▸ **GOAL**: What is needed is an exact copy of the lines from the line containing "7.0), box_start +" to the line containing "obj.data.transform(world)", both lines included, and nothing else.
--- begin ENTRIES SUPPLIED ---
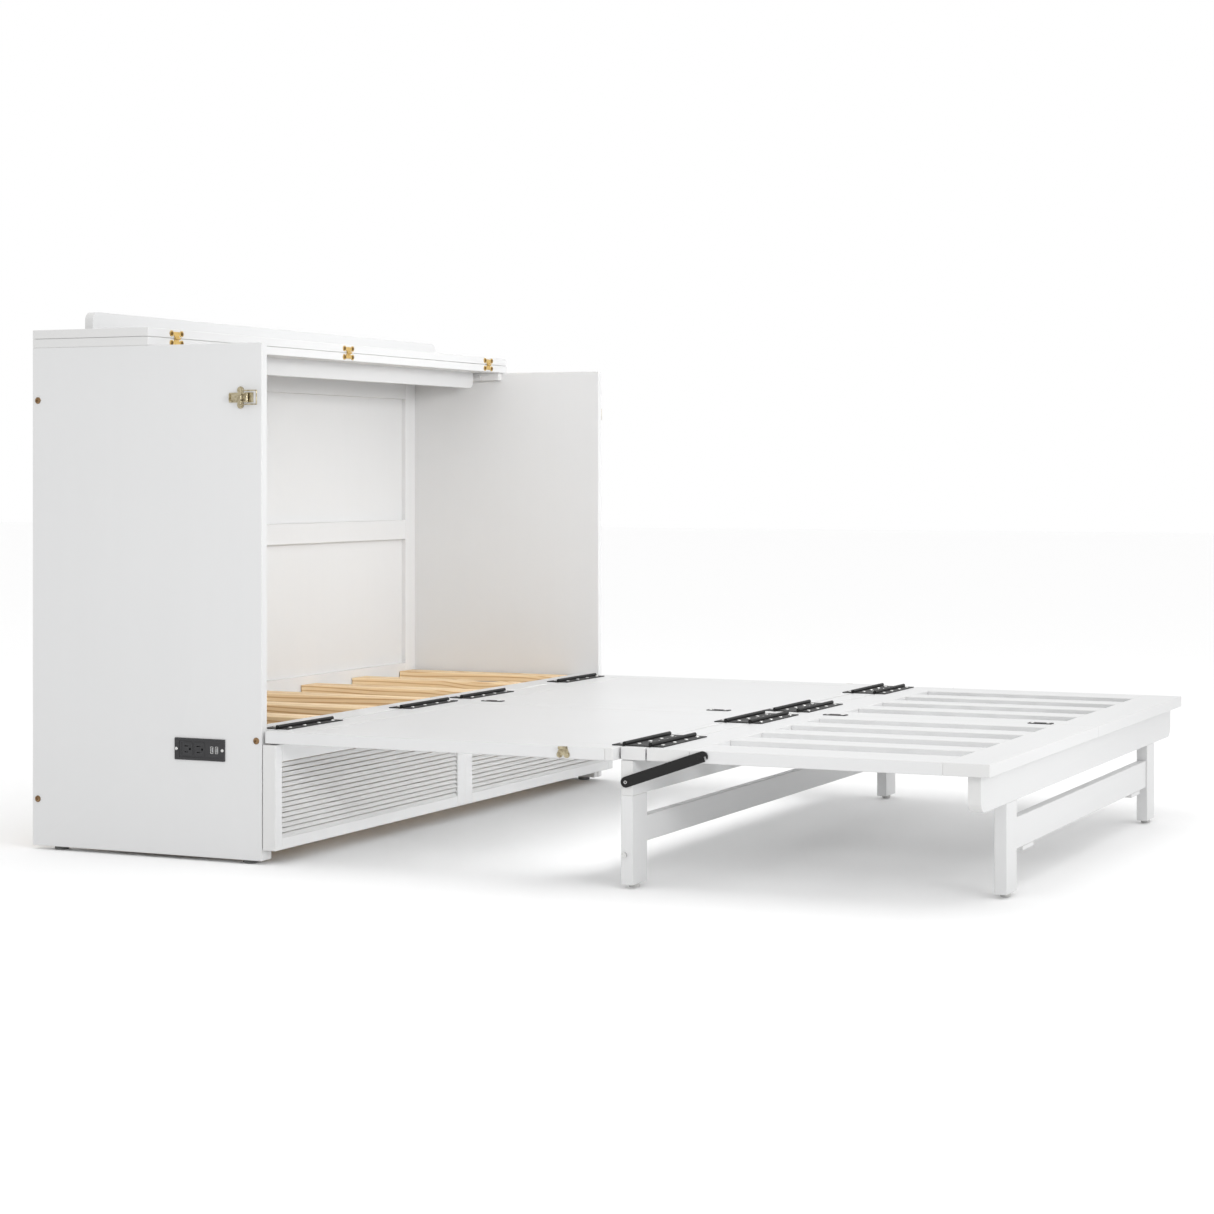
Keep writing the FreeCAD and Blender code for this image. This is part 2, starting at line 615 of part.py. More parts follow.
# ---------------------------------------------------------------- leg frames
rail_low = deck_low - 1.0 - leg_rail_height
leg1_half = half - leg1_inset
leg2_half = half - leg2_inset
leg2_rail_half = half - leg2_rail_inset
keep("leg1_rail", [board(-leg1_half, leg1_half, leg1_front, leg1_back, rail_low, deck_low - 1.0)])
keep("leg1_legs", [board(s * leg1_half, s * (leg1_half - leg_width), leg1_front, leg1_back,
                         glide_height, rail_low) for s in sides])
keep("leg1_stretcher", [board(-leg1_half + leg_width, leg1_half - leg_width, leg1_front + 3.0,
                              leg1_back - 2.0, stretcher_low, stretcher_low + stretcher_height)])
keep("leg1_glides", [rod(s * (leg1_half - leg_width / 2), (leg1_front + leg1_back) / 2, 0, 10.0,
                         glide_height, (0, 0, 1)) for s in sides])
keep("leg2_rail", [end_rounded(-leg2_rail_half, leg2_rail_half, leg2_front, leg2_back, rail_low,
                               deck_low - 1.0, 26.0, False)])
keep("leg2_legs", [board(s * leg2_half, s * (leg2_half - leg_width), leg2_front, leg2_back,
                         glide_height, rail_low) for s in sides])
stretcher2 = [board(-leg2_half + leg_width, leg2_half - leg_width, leg2_front + 3.0,
                    leg2_back - 2.0, stretcher_low, stretcher_low + stretcher2_height)]
block_half = leg2_half - 165.0
for s in sides:
    stretcher2.append(board(s * (block_half + 38.0), s * (block_half - 38.0), leg2_front + 4.0,
                            leg2_back - 3.0, stretcher_low - 9.0, stretcher_low))
keep("leg2_stretcher", stretcher2)
keep("leg2_glides", [rod(s * (leg2_half - leg_width / 2), (leg2_front + leg2_back) / 2, 0, 10.0,
                         glide_height, (0, 0, 1)) for s in sides])
keep("leg2_hinge_leaves", [leg_leaf_moving(c, leg2_axis, leg2_back) for c in leg_hinge_centres])

# ---------------------------------------------------------------- stays
# A flat steel arm on each side, from the leg frame's rail to the foot section's
# edge. A stop peg on the leg catches it when it is swung down.
stay_y = (leg1_front + leg1_back) / 2
stay_z = rail_low + 26.0
stay_far_y = stay_y - 154.0
stay_far_z = stay_z + 54.0
stay_half_width = 10.5
stay_thickness = 3.0
stay_space = 2.0
stay_reach = math.hypot(stay_far_y - stay_y, stay_far_z - stay_z)
stay_angle = math.degrees(math.atan2(stay_far_z - stay_z, stay_y - stay_far_y))
peg_z = 66.0
fittings = [leg_leaf_moving(c, leg1_axis, leg1_front) for c in leg_hinge_centres]
for s, name in zip(sides, ("left", "right")):
    face = s * leg1_half
    near = face + s * stay_space
    # drawn level, towards -Y from the pivot, then tilted up
    bar = block(near, near + s * stay_thickness, stay_y, stay_y - stay_reach,
                stay_z - stay_half_width, stay_z + stay_half_width)
    bar = bar.fuse(rod(near, stay_y, stay_z, stay_half_width, stay_thickness, (s, 0, 0)))
    bar = bar.fuse(rod(near, stay_y - stay_reach - 4.0, stay_z, stay_half_width, stay_thickness,
                       (s, 0, 0)))
    notch = block(near - s, near + s * (stay_thickness + 1), stay_y - stay_reach - 5.5,
                  stay_y - stay_reach - 11.0, stay_z - 12.0, stay_z - 1.0)
    bar = bar.cut(notch)
    bar = bar.cut(rod(near - s, stay_y, stay_z, 3.05, stay_thickness + 2, (s, 0, 0)))
    knob = dome(near + s * stay_thickness, stay_y - stay_reach + 2.0, stay_z, 5.0, 1.6, (s, 0, 0))
    centre = FreeCAD.Vector(0, stay_y, stay_z)
    bar.rotate(centre, FreeCAD.Vector(1, 0, 0), -stay_angle)
    knob.rotate(centre, FreeCAD.Vector(1, 0, 0), -stay_angle)
    keep("stay_" + name, [bar, knob])
    fittings.append(rod(face, stay_y, stay_z, 3.0, stay_space + stay_thickness + 0.4, (s, 0, 0)))
    fittings.append(rod(face, stay_y, stay_z, 7.0, stay_space - 0.2, (s, 0, 0)).cut(
        rod(face, stay_y, stay_z, 3.0, stay_space, (s, 0, 0))))
    fittings.append(dome(near + s * (stay_thickness + 0.4), stay_y, stay_z, 5.0, 1.4, (s, 0, 0)))
    fittings.append(rod(face, stay_y + 4.0, peg_z, 5.0, stay_space + stay_thickness + 1.0, (s, 0, 0)))
keep("leg1_fittings", fittings)

# ---------------------------------------------------------------- drawer
face_back = front - 2.0
face_front = face_back - drawer_thickness
drawer_high = deck_low - drawer_gap
frame = []
for s in sides:
    frame.append(board(s * half, s * (half - stile_width), face_front, face_back,
                       drawer_low, drawer_high))
    frame.append(board(0, s * centre_stile, face_front, face_back, drawer_low, drawer_high))
bay_a = centre_stile
bay_b = half - stile_width
louvre_low = drawer_low + louvre_rail_low
louvre_high = drawer_high - louvre_rail_high
for s in sides:
    frame.append(board(s * bay_a, s * bay_b, face_front, face_back, drawer_low, louvre_low))
    frame.append(board(s * bay_a, s * bay_b, face_front, face_back, louvre_high, drawer_high))
keep("drawer_frame", frame)
pitch = (louvre_high - louvre_low) / louvre_count
louvre_gap = 2.6
louvres = []
for s in sides:
    for i in range(louvre_count):
        z = louvre_low + i * pitch
        top = z + pitch - louvre_gap
        points = [(face_front + 2.0, z), (face_front + 2.0 + louvre_slant, top),
                  (face_front + 2.0 + louvre_slant + louvre_thickness, top),
                  (face_front + 2.0 + louvre_thickness, z)]
        louvres.append(profile(points, s * bay_a, s * bay_b))
keep("drawer_louvres", louvres)
box_half = inner - 14.0
box_wall = 14.0
box_low = 46.0
box_high = drawer_high - 48.0
box_back = front + cabinet_depth - 75.0
box_start = face_back + box_wall
box_front = board(-box_half, box_half, face_back, box_start, box_low, box_high)
box_rear = board(-box_half + box_wall, box_half - box_wall, box_back - box_wall, box_back,
                 box_low, box_high)
keep("drawer_ends", [box_front, box_rear])
keep("drawer_sides", [board(s * box_half, s * (box_half - box_wall), box_start, box_back,
                            box_low, box_high) for s in sides])
keep("drawer_bottom", [block(-box_half + box_wall, box_half - box_wall, box_start,
                             box_back - box_wall, box_low + 6.0, box_low + 15.0)])
keep("drawer_slides", [block(s * box_half, s * (box_half + 7.0), box_start + 4.0, box_back - 10.0,
                             runner_z + 4.0, runner_z + runner_height - 4.0) for s in sides])
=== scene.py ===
import json
import math
import bmesh
import bpy
from mathutils import Matrix, Vector


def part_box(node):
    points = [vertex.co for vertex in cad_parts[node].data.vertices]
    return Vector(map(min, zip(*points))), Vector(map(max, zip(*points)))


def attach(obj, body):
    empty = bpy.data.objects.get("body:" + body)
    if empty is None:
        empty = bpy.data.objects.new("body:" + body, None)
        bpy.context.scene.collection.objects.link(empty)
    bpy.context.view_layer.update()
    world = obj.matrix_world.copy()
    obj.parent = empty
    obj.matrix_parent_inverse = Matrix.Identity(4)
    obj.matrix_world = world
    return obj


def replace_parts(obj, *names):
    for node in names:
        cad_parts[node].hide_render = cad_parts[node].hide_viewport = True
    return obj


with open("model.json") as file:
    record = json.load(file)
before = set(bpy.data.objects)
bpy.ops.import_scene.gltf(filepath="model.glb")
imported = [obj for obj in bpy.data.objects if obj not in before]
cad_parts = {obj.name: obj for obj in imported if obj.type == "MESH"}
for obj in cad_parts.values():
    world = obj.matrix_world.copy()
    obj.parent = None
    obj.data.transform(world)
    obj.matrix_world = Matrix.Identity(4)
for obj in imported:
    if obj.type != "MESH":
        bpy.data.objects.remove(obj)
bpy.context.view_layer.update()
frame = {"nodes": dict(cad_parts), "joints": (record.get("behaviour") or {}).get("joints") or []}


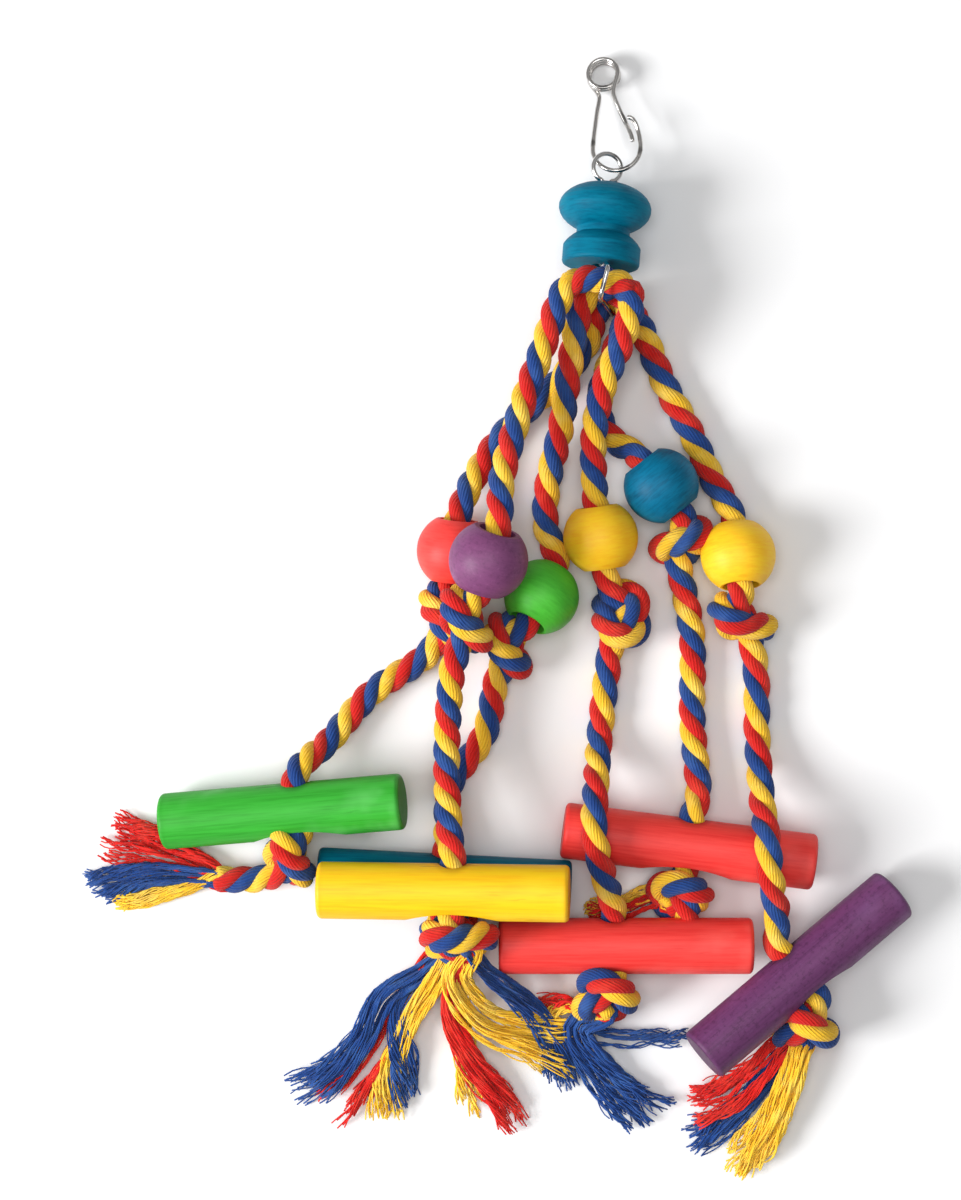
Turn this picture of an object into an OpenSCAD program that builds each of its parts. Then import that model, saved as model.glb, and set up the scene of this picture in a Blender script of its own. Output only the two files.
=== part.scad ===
--- end ENTRIES SUPPLIED ---
▸ **OUTPUT FOR THIS EXERCISE**:
keep("drawer_slides", [block(s * box_half, s * (box_half + 7.0), box_start + 4.0, box_back - 10.0,
                             runner_z + 4.0, runner_z + runner_height - 4.0) for s in sides])
=== scene.py ===
import json
import math
import bmesh
import bpy
from mathutils import Matrix, Vector


def part_box(node):
    points = [vertex.co for vertex in cad_parts[node].data.vertices]
    return Vector(map(min, zip(*points))), Vector(map(max, zip(*points)))


def attach(obj, body):
    empty = bpy.data.objects.get("body:" + body)
    if empty is None:
        empty = bpy.data.objects.new("body:" + body, None)
        bpy.context.scene.collection.objects.link(empty)
    bpy.context.view_layer.update()
    world = obj.matrix_world.copy()
    obj.parent = empty
    obj.matrix_parent_inverse = Matrix.Identity(4)
    obj.matrix_world = world
    return obj


def replace_parts(obj, *names):
    for node in names:
        cad_parts[node].hide_render = cad_parts[node].hide_viewport = True
    return obj


with open("model.json") as file:
    record = json.load(file)
before = set(bpy.data.objects)
bpy.ops.import_scene.gltf(filepath="model.glb")
imported = [obj for obj in bpy.data.objects if obj not in before]
cad_parts = {obj.name: obj for obj in imported if obj.type == "MESH"}
for obj in cad_parts.values():
    world = obj.matrix_world.copy()
    obj.parent = None
    obj.data.transform(world)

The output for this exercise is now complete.